▶ [DATA EXTRACT]:
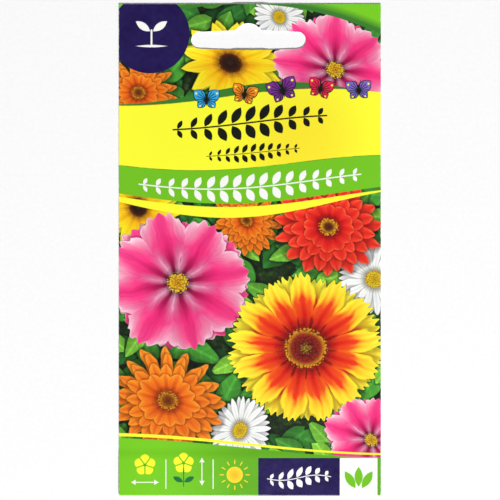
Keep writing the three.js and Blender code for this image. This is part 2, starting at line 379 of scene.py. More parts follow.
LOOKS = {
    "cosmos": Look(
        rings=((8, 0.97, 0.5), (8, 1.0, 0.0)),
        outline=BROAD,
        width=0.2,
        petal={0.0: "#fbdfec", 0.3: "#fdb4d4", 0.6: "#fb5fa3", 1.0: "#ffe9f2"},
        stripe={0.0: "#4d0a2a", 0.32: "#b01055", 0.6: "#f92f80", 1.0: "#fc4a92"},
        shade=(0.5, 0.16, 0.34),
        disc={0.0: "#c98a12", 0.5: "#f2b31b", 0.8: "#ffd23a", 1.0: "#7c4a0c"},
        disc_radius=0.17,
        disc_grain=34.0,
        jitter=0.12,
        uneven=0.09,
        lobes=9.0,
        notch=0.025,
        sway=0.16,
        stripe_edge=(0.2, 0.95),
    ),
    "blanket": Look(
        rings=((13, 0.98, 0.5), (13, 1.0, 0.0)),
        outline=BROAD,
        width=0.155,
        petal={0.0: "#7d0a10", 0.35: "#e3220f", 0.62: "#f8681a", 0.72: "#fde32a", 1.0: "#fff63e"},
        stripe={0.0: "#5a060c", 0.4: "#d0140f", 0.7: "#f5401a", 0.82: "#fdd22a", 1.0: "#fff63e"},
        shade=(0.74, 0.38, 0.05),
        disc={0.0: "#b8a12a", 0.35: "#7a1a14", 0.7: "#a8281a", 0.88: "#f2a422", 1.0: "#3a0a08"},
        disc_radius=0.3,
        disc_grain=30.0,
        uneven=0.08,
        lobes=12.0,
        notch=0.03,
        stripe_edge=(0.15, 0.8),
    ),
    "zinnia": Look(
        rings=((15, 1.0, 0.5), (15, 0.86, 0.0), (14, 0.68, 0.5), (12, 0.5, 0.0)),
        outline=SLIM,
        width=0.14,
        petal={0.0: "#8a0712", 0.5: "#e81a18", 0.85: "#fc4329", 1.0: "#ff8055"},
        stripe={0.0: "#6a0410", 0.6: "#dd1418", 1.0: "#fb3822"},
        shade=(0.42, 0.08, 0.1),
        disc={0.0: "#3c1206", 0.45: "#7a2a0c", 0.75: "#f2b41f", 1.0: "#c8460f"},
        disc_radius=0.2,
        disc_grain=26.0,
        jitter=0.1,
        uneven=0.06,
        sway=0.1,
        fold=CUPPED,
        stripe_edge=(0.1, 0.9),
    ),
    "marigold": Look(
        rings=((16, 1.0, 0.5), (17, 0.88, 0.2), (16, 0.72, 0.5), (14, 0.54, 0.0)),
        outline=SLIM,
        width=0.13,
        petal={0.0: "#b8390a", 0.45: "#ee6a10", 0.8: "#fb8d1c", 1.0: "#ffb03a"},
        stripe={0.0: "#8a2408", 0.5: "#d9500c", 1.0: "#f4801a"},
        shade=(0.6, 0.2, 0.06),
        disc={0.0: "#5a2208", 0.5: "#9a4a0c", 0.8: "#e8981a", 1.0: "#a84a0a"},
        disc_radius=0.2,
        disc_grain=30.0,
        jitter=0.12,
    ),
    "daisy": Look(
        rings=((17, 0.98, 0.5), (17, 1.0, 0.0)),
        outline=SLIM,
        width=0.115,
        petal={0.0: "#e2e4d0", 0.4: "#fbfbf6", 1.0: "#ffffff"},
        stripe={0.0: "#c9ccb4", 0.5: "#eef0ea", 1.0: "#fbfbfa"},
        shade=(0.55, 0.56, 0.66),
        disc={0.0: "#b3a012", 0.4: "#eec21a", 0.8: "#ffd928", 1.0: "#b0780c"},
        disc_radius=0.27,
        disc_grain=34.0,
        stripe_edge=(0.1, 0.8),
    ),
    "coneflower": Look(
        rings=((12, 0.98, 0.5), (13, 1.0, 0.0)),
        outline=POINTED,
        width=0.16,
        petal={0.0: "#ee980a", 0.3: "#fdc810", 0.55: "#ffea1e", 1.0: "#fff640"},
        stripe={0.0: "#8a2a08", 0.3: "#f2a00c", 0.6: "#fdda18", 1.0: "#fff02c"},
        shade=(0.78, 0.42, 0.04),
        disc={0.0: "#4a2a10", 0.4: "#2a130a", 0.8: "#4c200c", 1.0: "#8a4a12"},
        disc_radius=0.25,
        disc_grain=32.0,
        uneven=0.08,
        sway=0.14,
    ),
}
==
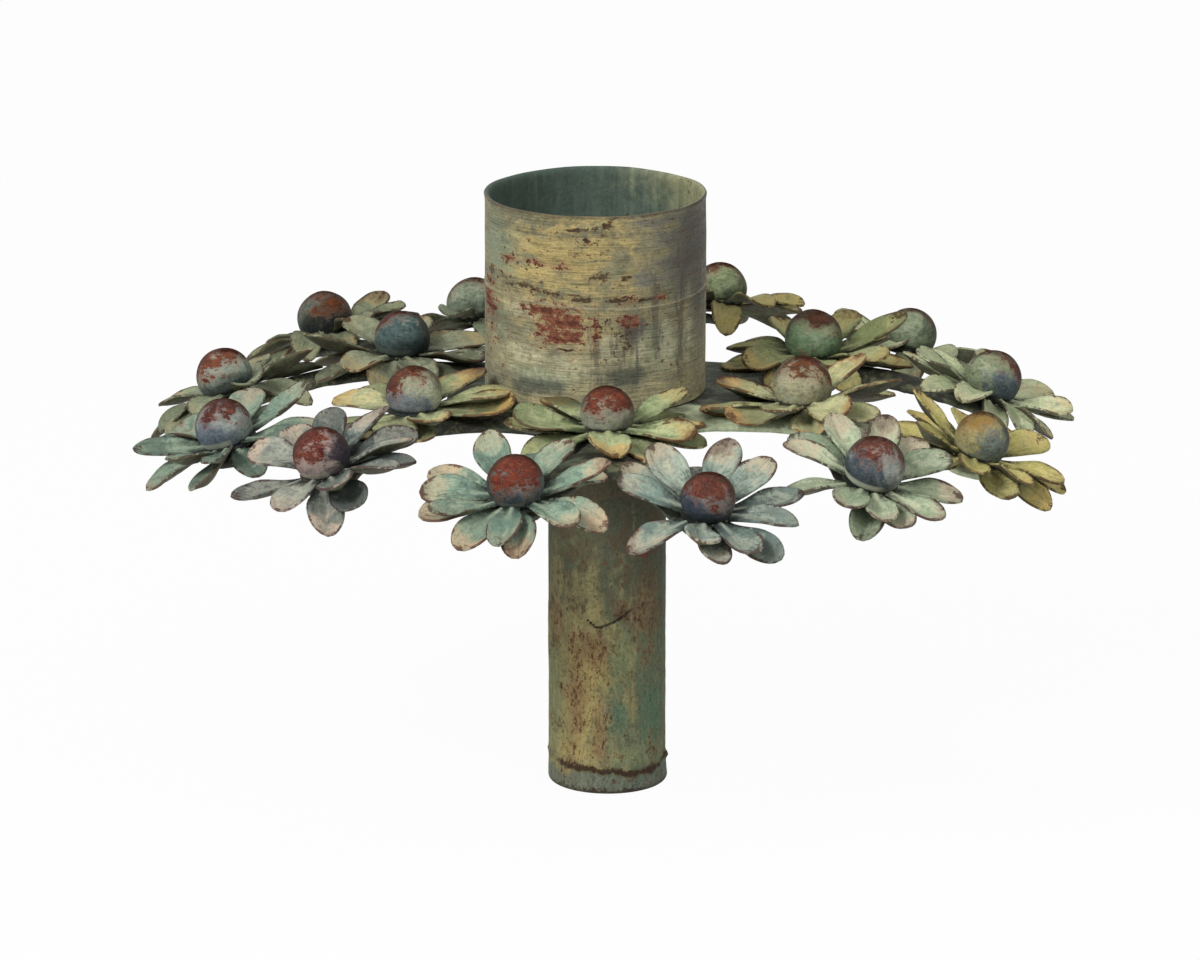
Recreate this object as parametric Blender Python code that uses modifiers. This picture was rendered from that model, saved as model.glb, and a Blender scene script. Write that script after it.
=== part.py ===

▶ [WHAT TO DO]:
Extract, from the material above, each line holding the word "code".

▶ [ANSWER TO THE EXERCISE]:
Keep writing the three.js and Blender code for this image. This is part 2, starting at line 379 of scene.py. More parts follow.
Recreate this object as parametric Blender Python code that uses modifiers. This picture was rendered from that model, saved as model.glb, and a Blender scene script. Write that script after it.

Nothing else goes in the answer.